(begin)

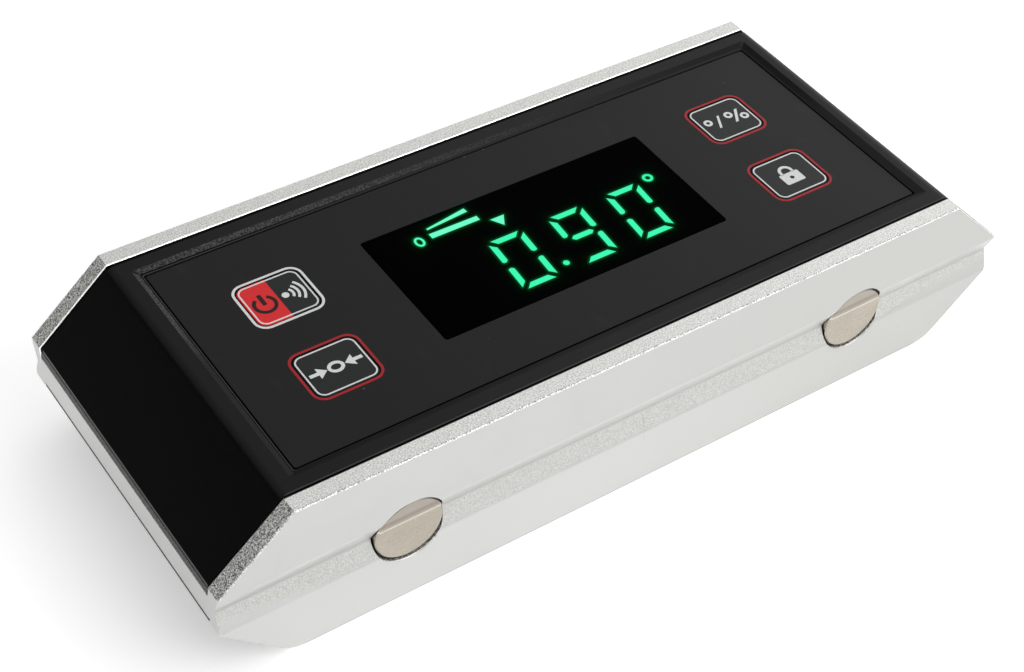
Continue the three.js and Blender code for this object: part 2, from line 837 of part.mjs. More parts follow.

(end)
(begin)

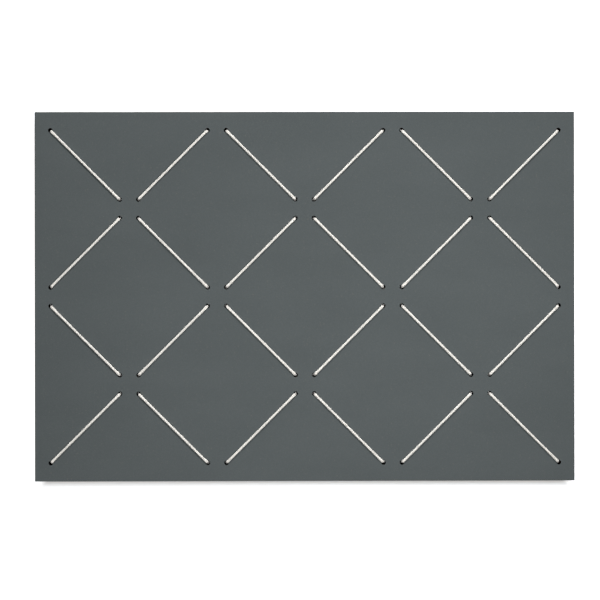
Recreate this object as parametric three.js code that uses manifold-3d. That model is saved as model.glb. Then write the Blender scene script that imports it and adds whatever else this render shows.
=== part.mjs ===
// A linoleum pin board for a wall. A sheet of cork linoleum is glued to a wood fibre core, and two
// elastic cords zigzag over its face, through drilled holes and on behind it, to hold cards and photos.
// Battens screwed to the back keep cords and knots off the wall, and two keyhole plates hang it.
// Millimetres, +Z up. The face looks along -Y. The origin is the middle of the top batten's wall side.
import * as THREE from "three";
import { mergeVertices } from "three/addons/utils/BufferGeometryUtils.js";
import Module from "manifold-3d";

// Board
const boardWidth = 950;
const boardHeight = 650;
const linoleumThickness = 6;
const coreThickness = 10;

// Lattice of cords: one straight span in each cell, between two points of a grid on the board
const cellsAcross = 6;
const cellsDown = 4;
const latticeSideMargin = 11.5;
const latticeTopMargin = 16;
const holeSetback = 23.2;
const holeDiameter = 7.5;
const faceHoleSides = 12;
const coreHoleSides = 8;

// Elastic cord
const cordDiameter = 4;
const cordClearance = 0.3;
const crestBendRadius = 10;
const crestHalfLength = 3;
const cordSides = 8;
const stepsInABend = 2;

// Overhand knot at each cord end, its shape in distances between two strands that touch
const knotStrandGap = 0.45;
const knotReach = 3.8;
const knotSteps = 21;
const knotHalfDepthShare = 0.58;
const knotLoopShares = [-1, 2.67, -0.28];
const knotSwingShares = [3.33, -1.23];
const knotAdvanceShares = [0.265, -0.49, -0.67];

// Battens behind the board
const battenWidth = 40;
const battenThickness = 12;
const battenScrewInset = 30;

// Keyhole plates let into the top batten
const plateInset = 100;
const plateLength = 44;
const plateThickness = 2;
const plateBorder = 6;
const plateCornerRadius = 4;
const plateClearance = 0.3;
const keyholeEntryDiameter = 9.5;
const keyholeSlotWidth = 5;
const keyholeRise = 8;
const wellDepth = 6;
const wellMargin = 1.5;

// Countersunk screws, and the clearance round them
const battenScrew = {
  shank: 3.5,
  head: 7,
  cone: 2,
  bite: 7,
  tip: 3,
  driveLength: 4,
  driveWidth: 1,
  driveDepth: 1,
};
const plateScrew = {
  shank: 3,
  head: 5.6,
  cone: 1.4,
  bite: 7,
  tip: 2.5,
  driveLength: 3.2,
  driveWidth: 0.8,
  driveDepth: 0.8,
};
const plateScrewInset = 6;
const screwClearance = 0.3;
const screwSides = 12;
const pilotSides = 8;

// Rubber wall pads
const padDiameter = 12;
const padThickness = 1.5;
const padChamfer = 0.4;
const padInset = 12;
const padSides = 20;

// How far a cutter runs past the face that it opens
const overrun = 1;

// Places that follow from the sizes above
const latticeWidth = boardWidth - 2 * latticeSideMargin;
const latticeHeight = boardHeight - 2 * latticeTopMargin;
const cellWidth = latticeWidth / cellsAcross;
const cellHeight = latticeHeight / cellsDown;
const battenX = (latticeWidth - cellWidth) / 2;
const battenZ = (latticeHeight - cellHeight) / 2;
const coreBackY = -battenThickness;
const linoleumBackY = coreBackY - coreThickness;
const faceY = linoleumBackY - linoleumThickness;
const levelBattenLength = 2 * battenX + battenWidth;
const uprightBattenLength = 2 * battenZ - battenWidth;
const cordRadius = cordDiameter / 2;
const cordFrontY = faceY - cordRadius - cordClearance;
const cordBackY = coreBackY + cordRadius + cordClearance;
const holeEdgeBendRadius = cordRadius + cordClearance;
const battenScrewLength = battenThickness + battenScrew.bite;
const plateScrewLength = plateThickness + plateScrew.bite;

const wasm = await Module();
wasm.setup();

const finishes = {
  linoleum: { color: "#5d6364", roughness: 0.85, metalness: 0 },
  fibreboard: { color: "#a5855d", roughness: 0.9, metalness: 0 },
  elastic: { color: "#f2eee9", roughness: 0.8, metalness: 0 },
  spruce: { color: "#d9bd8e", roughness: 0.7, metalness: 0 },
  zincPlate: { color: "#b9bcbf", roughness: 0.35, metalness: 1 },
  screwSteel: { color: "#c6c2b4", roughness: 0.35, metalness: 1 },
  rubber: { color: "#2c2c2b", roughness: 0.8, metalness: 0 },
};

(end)
(begin)

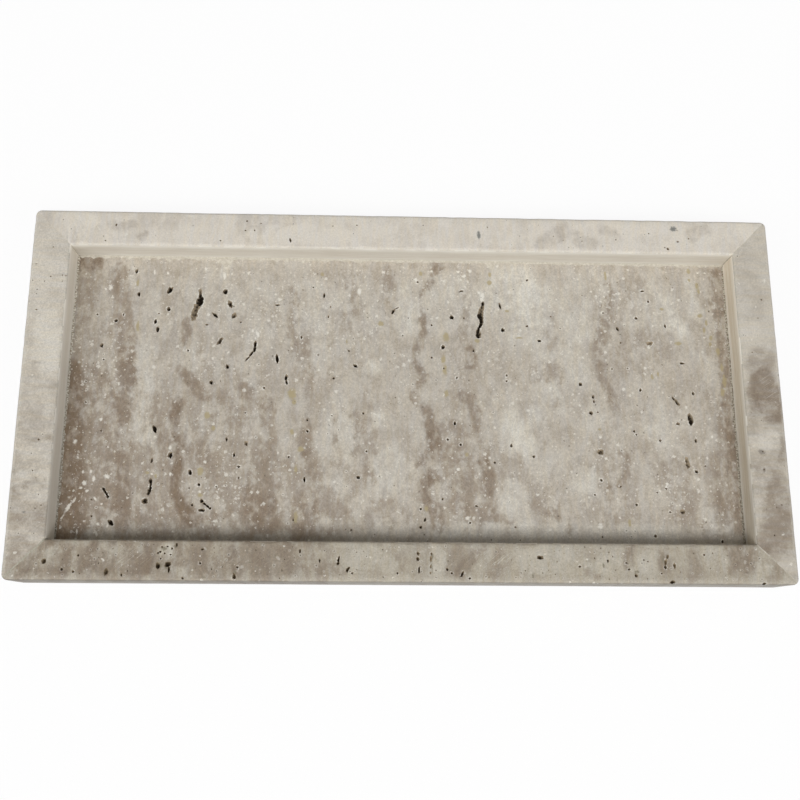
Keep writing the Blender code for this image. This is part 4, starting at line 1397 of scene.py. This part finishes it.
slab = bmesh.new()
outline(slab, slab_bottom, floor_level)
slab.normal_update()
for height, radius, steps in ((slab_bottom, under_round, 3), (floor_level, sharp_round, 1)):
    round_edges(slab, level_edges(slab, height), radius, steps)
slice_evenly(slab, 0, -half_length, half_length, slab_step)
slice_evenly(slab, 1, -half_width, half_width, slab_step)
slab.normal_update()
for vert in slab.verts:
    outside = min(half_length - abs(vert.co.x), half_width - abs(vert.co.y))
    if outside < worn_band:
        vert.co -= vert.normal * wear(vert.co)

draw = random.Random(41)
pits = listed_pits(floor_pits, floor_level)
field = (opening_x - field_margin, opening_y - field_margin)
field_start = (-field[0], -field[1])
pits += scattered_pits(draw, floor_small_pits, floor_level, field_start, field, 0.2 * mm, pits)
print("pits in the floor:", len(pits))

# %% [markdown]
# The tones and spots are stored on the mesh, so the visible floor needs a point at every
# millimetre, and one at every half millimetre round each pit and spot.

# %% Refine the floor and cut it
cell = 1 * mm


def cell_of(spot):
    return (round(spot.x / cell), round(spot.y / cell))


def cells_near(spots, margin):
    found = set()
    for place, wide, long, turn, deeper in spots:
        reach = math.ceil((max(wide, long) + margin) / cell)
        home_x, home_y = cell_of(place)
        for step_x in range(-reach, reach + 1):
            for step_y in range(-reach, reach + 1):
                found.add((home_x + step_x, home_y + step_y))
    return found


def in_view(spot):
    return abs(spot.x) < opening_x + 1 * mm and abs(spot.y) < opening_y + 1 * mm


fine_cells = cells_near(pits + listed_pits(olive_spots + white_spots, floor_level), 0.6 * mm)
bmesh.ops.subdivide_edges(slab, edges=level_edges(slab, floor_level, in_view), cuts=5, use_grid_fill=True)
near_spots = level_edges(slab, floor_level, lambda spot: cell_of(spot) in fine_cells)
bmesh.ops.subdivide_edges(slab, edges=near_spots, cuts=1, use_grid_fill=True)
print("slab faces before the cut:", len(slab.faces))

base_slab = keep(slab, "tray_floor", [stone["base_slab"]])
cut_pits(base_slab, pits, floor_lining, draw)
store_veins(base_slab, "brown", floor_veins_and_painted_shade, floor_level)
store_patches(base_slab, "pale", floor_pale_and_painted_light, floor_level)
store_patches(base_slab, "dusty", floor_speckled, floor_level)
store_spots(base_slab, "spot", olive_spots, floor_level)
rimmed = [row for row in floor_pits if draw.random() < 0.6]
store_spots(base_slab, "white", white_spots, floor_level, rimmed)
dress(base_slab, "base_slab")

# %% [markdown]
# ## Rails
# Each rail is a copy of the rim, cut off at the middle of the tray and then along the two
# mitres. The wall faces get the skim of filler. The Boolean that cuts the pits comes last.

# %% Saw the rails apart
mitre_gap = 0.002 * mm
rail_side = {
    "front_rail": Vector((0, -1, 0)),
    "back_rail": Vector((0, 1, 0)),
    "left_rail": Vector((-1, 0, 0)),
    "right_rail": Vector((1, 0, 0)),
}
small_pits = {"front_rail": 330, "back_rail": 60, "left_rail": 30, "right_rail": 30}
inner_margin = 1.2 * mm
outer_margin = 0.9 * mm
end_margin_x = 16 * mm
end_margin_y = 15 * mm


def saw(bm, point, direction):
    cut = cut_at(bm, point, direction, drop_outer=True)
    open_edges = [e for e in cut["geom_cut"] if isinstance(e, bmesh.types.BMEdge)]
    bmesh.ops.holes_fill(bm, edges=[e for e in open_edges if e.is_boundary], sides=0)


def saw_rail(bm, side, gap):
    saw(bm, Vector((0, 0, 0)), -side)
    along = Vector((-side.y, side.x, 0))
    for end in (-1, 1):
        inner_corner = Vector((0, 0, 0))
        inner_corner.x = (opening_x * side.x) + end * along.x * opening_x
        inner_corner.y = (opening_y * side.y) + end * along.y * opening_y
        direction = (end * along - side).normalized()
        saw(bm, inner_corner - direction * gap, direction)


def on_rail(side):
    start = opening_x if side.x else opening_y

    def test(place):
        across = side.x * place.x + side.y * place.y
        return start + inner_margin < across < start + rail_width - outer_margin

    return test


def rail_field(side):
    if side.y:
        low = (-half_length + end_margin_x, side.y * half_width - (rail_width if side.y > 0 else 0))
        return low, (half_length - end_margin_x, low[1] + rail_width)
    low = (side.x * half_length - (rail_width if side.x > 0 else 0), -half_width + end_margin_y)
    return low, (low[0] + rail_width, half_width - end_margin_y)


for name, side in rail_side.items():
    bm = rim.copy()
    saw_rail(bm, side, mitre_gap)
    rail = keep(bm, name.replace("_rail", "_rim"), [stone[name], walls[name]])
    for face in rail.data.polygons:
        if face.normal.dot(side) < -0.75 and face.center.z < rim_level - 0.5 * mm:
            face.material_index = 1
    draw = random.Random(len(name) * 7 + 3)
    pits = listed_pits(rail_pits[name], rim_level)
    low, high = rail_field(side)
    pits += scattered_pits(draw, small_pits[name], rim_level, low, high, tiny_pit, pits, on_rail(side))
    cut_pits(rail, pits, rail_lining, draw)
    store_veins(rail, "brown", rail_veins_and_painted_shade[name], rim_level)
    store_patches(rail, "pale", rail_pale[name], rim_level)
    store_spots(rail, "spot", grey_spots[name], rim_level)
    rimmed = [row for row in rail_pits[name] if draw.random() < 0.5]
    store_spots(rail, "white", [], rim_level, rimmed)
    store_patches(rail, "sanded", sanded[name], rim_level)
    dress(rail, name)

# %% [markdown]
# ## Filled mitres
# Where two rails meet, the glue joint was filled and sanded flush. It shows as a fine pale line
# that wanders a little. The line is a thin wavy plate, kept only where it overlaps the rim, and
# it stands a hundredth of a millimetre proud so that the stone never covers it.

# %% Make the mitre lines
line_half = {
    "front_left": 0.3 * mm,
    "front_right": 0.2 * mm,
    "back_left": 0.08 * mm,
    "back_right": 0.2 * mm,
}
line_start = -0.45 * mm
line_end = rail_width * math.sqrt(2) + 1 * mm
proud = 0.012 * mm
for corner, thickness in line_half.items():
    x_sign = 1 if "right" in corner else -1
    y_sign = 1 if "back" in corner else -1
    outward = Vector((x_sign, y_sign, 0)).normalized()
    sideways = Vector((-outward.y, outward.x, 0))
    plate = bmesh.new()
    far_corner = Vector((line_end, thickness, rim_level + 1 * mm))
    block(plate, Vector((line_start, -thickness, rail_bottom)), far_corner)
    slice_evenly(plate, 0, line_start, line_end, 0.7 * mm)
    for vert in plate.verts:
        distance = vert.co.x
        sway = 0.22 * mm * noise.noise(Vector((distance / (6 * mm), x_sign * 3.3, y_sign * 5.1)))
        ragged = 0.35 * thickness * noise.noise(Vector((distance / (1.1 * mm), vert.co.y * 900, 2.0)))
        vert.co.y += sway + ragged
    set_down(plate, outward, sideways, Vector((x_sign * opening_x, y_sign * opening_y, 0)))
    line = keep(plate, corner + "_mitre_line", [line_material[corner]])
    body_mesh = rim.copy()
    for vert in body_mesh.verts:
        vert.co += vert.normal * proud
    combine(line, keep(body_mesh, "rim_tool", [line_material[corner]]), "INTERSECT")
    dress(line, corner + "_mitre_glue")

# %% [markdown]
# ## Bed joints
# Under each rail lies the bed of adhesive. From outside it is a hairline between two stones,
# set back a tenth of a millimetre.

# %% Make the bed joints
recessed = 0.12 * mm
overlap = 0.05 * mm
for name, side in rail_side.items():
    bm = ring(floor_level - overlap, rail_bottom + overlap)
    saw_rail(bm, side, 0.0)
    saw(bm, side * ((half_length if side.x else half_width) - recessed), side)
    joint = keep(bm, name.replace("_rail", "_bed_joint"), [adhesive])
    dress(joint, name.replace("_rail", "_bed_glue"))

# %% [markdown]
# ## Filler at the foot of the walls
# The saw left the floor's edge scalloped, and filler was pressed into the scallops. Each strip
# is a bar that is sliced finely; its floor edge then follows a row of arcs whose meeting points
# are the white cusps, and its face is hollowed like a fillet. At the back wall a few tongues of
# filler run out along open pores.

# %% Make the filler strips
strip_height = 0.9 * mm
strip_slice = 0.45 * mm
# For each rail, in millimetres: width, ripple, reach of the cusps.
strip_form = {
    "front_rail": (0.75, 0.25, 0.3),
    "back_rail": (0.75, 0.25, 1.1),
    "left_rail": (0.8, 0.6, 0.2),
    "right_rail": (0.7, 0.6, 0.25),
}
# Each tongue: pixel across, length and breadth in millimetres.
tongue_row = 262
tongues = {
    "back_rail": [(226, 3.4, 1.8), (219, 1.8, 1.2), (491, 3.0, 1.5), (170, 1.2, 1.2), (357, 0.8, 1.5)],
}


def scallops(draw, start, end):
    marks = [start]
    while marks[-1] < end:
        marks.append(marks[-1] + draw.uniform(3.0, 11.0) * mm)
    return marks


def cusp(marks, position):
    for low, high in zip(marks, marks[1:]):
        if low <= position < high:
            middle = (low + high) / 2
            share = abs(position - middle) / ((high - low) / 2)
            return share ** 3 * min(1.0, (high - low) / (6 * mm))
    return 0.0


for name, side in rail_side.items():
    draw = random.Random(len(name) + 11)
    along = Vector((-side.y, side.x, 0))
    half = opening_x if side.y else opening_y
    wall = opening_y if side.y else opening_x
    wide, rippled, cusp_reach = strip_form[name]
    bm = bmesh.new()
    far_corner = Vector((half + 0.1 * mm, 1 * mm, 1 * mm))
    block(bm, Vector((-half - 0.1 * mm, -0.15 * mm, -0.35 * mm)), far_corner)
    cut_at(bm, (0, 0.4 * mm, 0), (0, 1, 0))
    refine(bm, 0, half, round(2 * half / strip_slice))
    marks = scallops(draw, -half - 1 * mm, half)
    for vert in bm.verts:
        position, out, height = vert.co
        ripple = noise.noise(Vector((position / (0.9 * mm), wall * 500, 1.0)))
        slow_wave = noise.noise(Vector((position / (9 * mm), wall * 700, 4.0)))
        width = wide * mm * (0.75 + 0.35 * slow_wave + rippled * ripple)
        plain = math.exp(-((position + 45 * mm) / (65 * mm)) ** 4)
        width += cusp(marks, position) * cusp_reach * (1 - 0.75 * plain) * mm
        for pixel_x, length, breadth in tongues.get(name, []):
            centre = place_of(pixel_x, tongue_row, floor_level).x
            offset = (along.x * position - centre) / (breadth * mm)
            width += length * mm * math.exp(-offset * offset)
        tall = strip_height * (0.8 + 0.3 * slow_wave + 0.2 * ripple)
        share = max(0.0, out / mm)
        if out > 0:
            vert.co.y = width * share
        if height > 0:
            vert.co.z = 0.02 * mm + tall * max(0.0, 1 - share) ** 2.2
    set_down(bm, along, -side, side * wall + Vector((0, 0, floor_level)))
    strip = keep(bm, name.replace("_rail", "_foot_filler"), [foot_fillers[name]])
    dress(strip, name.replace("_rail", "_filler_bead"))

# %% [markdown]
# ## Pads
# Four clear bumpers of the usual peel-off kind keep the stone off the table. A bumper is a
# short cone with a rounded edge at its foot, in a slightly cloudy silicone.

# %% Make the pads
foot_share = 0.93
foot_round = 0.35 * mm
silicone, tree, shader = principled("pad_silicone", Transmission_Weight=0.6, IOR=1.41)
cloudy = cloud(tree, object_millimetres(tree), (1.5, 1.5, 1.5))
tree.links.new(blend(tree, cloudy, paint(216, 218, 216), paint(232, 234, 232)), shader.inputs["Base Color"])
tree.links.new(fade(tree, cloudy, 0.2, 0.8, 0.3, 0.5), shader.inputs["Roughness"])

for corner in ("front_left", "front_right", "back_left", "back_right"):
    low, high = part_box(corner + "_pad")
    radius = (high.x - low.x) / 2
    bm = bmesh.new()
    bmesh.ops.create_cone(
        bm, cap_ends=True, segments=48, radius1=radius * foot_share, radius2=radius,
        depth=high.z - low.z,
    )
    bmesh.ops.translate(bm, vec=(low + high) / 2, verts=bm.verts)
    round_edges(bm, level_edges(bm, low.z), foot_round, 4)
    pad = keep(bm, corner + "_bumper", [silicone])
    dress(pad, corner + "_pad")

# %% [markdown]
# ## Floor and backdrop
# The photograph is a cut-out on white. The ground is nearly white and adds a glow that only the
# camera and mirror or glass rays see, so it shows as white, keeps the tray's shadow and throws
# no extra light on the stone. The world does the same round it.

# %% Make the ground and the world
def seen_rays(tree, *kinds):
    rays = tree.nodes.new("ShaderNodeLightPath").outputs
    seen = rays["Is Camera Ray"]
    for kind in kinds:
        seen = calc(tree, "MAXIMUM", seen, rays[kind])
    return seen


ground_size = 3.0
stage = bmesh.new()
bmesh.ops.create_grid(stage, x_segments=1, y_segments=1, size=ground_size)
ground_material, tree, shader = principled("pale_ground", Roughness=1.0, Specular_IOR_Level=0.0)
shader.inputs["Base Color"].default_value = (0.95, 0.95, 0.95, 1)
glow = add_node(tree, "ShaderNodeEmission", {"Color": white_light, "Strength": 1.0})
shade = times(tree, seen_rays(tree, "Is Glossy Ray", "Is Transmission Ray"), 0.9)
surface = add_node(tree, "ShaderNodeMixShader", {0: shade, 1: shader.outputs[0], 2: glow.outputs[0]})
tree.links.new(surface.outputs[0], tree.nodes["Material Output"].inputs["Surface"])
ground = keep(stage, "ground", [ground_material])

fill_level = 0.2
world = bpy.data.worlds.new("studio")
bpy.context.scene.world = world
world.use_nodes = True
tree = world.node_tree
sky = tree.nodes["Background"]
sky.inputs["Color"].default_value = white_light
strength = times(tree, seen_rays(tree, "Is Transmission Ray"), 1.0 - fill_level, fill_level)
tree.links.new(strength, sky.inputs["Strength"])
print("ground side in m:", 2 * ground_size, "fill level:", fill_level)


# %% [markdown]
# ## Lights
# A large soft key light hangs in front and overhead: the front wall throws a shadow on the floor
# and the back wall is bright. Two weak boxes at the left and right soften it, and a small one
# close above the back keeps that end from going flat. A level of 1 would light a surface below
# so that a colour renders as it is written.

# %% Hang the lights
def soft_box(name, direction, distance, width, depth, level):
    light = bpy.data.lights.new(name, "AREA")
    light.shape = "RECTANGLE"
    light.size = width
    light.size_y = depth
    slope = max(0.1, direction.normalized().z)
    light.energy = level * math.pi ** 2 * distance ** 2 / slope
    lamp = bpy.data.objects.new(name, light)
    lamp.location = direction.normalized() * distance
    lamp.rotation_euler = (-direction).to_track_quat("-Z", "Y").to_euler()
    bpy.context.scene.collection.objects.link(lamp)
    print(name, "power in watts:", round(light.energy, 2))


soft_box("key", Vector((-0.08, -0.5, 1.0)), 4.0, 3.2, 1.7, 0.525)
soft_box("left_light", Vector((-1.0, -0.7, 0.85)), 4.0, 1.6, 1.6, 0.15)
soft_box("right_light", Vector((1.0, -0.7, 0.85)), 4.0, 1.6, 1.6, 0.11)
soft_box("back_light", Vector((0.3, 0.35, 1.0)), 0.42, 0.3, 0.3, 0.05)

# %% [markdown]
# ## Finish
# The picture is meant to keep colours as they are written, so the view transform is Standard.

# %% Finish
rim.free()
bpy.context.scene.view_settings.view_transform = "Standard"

(end)

Task requirements — Start with the line that holds "Keep writing the" and finish with the line that holds "return (round(spot.x /". Transcribe each line in between exactly, and those two as well.

Exercise output —
Keep writing the Blender code for this image. This is part 4, starting at line 1397 of scene.py. This part finishes it.
slab = bmesh.new()
outline(slab, slab_bottom, floor_level)
slab.normal_update()
for height, radius, steps in ((slab_bottom, under_round, 3), (floor_level, sharp_round, 1)):
    round_edges(slab, level_edges(slab, height), radius, steps)
slice_evenly(slab, 0, -half_length, half_length, slab_step)
slice_evenly(slab, 1, -half_width, half_width, slab_step)
slab.normal_update()
for vert in slab.verts:
    outside = min(half_length - abs(vert.co.x), half_width - abs(vert.co.y))
    if outside < worn_band:
        vert.co -= vert.normal * wear(vert.co)

draw = random.Random(41)
pits = listed_pits(floor_pits, floor_level)
field = (opening_x - field_margin, opening_y - field_margin)
field_start = (-field[0], -field[1])
pits += scattered_pits(draw, floor_small_pits, floor_level, field_start, field, 0.2 * mm, pits)
print("pits in the floor:", len(pits))

# %% [markdown]
# The tones and spots are stored on the mesh, so the visible floor needs a point at every
# millimetre, and one at every half millimetre round each pit and spot.

# %% Refine the floor and cut it
cell = 1 * mm


def cell_of(spot):
    return (round(spot.x / cell), round(spot.y / cell))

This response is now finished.